Employee Assistance Programs (EAPs)
EAPs are fairly common these days. These are comprehensive programs that employees can access for confidential counsel of varying kinds. It is an employer-provided benefit that says very clearly, "We care about you and we're here to help."
Promoting a climate of inclusion, cohesion, and togetherness might be the most powerful approach a manager can take to promote healthy coping with stress. Feelings of camaraderie can help people persevere through the tough times (i.e., "I'm not alone in this … my colleagues are supportive and I can lean on them a bit …").
At the micro or individual-level, managers can encourage their employees to use adaptive rather than maladaptive coping (e.g., alcohol, drugs, etc.), reflected in the following techniques:
Progressive relaxation training is a proven stress buster. Deep muscle relaxation combined with meditation is a particularly efficacious approach.
We all know that regular exercise is associated with better general health. Regular exercise is also an effective stress management technique. During exercise, the brain releases endorphins that lead to feelings of euphoria and well being (i.e., the "runner's high").

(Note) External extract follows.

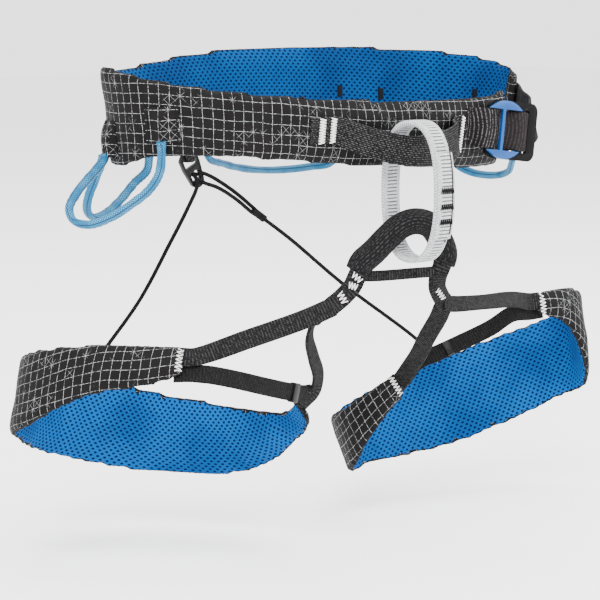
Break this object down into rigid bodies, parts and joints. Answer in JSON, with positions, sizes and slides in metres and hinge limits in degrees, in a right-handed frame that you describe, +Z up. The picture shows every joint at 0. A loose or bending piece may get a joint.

One way to combat stress is to reflect on the fuel that you are putting in your body. Feeling stressed? Maybe it's time to seek out a "comfort food" like a bowl of chicken noodle soup. Over the longer term, maybe you will want to seek out foods (e.g., complex carbohydrates from whole-grain breakfast cereals, breads, and pastas) that have been shown to reduce cortisol and adrenaline levels, stress hormones that take a toll on the body, over time.
In the final analysis, we need to recognize that stress is part of being alive. To lead a life devoid of stress would be to crawl into a shell and hide from the world. In the end, it all depends on how we choose to deal with stress. After all, as one of my mentors once explained to me, "Life is 10 percent what you make it, 90 percent how you take it."